▶ _OBJECTIVE_: Every line must be returned precisely as it is written.

┌────────

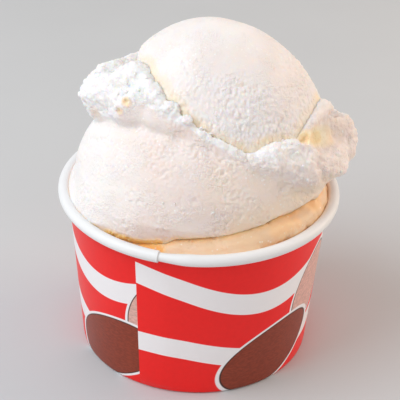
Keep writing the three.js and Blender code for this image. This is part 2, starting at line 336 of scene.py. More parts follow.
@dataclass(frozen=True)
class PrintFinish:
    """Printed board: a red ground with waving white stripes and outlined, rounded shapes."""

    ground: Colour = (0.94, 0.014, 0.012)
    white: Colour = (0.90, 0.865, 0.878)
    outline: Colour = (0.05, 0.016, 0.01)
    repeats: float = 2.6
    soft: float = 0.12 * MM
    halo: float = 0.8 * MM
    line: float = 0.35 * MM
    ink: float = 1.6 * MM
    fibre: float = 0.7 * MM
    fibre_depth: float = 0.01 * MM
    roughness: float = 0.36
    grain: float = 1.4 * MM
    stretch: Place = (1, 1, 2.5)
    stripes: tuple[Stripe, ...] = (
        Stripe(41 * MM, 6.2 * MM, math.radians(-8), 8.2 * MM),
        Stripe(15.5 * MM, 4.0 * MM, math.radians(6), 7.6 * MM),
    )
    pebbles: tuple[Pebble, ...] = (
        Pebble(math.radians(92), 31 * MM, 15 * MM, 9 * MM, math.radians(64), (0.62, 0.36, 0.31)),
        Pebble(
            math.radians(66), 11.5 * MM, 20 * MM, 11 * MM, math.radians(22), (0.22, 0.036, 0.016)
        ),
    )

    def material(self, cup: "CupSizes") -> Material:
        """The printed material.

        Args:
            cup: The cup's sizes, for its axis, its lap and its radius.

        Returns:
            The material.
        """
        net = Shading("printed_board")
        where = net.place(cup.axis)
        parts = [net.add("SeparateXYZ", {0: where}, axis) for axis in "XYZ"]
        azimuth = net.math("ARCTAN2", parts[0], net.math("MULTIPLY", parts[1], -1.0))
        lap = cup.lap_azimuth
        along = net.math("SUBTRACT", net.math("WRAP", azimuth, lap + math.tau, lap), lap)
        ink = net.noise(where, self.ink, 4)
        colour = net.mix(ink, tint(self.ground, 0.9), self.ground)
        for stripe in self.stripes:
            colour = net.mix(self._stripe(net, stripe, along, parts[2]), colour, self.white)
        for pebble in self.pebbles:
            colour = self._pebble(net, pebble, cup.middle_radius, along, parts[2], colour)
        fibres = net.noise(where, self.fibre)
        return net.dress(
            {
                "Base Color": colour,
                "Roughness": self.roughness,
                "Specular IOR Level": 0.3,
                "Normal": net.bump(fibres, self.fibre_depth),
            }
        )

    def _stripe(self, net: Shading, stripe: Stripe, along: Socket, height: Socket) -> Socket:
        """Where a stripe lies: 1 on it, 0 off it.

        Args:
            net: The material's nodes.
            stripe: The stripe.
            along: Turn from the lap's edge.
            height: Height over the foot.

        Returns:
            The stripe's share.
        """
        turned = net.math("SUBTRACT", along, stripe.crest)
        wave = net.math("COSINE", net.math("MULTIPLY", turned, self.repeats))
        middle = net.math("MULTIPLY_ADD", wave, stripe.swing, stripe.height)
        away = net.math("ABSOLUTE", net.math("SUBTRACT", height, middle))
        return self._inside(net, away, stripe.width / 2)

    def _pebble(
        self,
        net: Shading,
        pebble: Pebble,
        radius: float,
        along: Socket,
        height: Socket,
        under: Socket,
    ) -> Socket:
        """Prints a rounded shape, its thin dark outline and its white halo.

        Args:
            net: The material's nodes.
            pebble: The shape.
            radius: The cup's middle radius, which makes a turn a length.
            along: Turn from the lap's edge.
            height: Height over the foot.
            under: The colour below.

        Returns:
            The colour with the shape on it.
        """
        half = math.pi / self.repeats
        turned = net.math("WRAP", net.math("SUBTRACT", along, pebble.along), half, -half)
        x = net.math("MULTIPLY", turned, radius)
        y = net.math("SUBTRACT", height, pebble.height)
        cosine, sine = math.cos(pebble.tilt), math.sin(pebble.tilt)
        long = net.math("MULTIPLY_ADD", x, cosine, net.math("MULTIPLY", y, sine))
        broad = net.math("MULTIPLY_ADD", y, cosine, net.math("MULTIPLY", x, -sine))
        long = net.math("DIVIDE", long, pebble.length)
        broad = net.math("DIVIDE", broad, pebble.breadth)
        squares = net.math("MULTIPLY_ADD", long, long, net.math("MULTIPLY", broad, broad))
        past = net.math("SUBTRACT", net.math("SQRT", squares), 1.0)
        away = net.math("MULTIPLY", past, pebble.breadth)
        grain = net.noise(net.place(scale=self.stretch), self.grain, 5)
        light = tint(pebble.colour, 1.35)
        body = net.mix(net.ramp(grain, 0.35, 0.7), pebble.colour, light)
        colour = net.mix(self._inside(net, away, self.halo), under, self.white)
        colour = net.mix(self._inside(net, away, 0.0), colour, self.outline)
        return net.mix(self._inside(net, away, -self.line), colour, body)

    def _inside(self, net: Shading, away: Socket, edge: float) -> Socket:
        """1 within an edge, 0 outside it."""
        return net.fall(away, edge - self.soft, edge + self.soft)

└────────

▶ _ANSWER TO THIS EXERCISE_:
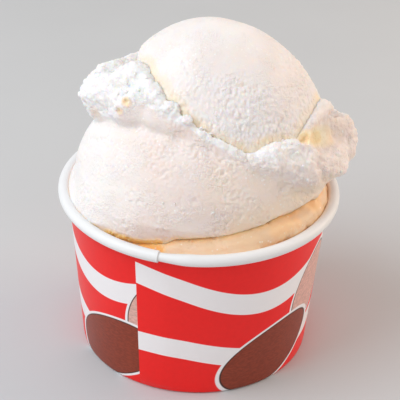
Keep writing the three.js and Blender code for this image. This is part 2, starting at line 336 of scene.py. More parts follow.
@dataclass(frozen=True)
class PrintFinish:
    """Printed board: a red ground with waving white stripes and outlined, rounded shapes."""

    ground: Colour = (0.94, 0.014, 0.012)
    white: Colour = (0.90, 0.865, 0.878)
    outline: Colour = (0.05, 0.016, 0.01)
    repeats: float = 2.6
    soft: float = 0.12 * MM
    halo: float = 0.8 * MM
    line: float = 0.35 * MM
    ink: float = 1.6 * MM
    fibre: float = 0.7 * MM
    fibre_depth: float = 0.01 * MM
    roughness: float = 0.36
    grain: float = 1.4 * MM
    stretch: Place = (1, 1, 2.5)
    stripes: tuple[Stripe, ...] = (
        Stripe(41 * MM, 6.2 * MM, math.radians(-8), 8.2 * MM),
        Stripe(15.5 * MM, 4.0 * MM, math.radians(6), 7.6 * MM),
    )
    pebbles: tuple[Pebble, ...] = (
        Pebble(math.radians(92), 31 * MM, 15 * MM, 9 * MM, math.radians(64), (0.62, 0.36, 0.31)),
        Pebble(
            math.radians(66), 11.5 * MM, 20 * MM, 11 * MM, math.radians(22), (0.22, 0.036, 0.016)
        ),
    )

    def material(self, cup: "CupSizes") -> Material:
        """The printed material.

        Args:
            cup: The cup's sizes, for its axis, its lap and its radius.

        Returns:
            The material.
        """
        net = Shading("printed_board")
        where = net.place(cup.axis)
        parts = [net.add("SeparateXYZ", {0: where}, axis) for axis in "XYZ"]
        azimuth = net.math("ARCTAN2", parts[0], net.math("MULTIPLY", parts[1], -1.0))
        lap = cup.lap_azimuth
        along = net.math("SUBTRACT", net.math("WRAP", azimuth, lap + math.tau, lap), lap)
        ink = net.noise(where, self.ink, 4)
        colour = net.mix(ink, tint(self.ground, 0.9), self.ground)
        for stripe in self.stripes:
            colour = net.mix(self._stripe(net, stripe, along, parts[2]), colour, self.white)
        for pebble in self.pebbles:
            colour = self._pebble(net, pebble, cup.middle_radius, along, parts[2], colour)
        fibres = net.noise(where, self.fibre)
        return net.dress(
            {
                "Base Color": colour,
                "Roughness": self.roughness,
                "Specular IOR Level": 0.3,
                "Normal": net.bump(fibres, self.fibre_depth),
            }
        )

    def _stripe(self, net: Shading, stripe: Stripe, along: Socket, height: Socket) -> Socket:
        """Where a stripe lies: 1 on it, 0 off it.

        Args:
            net: The material's nodes.
            stripe: The stripe.
            along: Turn from the lap's edge.
            height: Height over the foot.

        Returns:
            The stripe's share.
        """
        turned = net.math("SUBTRACT", along, stripe.crest)
        wave = net.math("COSINE", net.math("MULTIPLY", turned, self.repeats))
        middle = net.math("MULTIPLY_ADD", wave, stripe.swing, stripe.height)
        away = net.math("ABSOLUTE", net.math("SUBTRACT", height, middle))
        return self._inside(net, away, stripe.width / 2)

    def _pebble(
        self,
        net: Shading,
        pebble: Pebble,
        radius: float,
        along: Socket,
        height: Socket,
        under: Socket,
    ) -> Socket:
        """Prints a rounded shape, its thin dark outline and its white halo.

        Args:
            net: The material's nodes.
            pebble: The shape.
            radius: The cup's middle radius, which makes a turn a length.
            along: Turn from the lap's edge.
            height: Height over the foot.
            under: The colour below.

        Returns:
            The colour with the shape on it.
        """
        half = math.pi / self.repeats
        turned = net.math("WRAP", net.math("SUBTRACT", along, pebble.along), half, -half)
        x = net.math("MULTIPLY", turned, radius)
        y = net.math("SUBTRACT", height, pebble.height)
        cosine, sine = math.cos(pebble.tilt), math.sin(pebble.tilt)
        long = net.math("MULTIPLY_ADD", x, cosine, net.math("MULTIPLY", y, sine))
        broad = net.math("MULTIPLY_ADD", y, cosine, net.math("MULTIPLY", x, -sine))
        long = net.math("DIVIDE", long, pebble.length)
        broad = net.math("DIVIDE", broad, pebble.breadth)
        squares = net.math("MULTIPLY_ADD", long, long, net.math("MULTIPLY", broad, broad))
        past = net.math("SUBTRACT", net.math("SQRT", squares), 1.0)
        away = net.math("MULTIPLY", past, pebble.breadth)
        grain = net.noise(net.place(scale=self.stretch), self.grain, 5)
        light = tint(pebble.colour, 1.35)
        body = net.mix(net.ramp(grain, 0.35, 0.7), pebble.colour, light)
        colour = net.mix(self._inside(net, away, self.halo), under, self.white)
        colour = net.mix(self._inside(net, away, 0.0), colour, self.outline)
        return net.mix(self._inside(net, away, -self.line), colour, body)

    def _inside(self, net: Shading, away: Socket, edge: float) -> Socket:
        """1 within an edge, 0 outside it."""
        return net.fall(away, edge - self.soft, edge + self.soft)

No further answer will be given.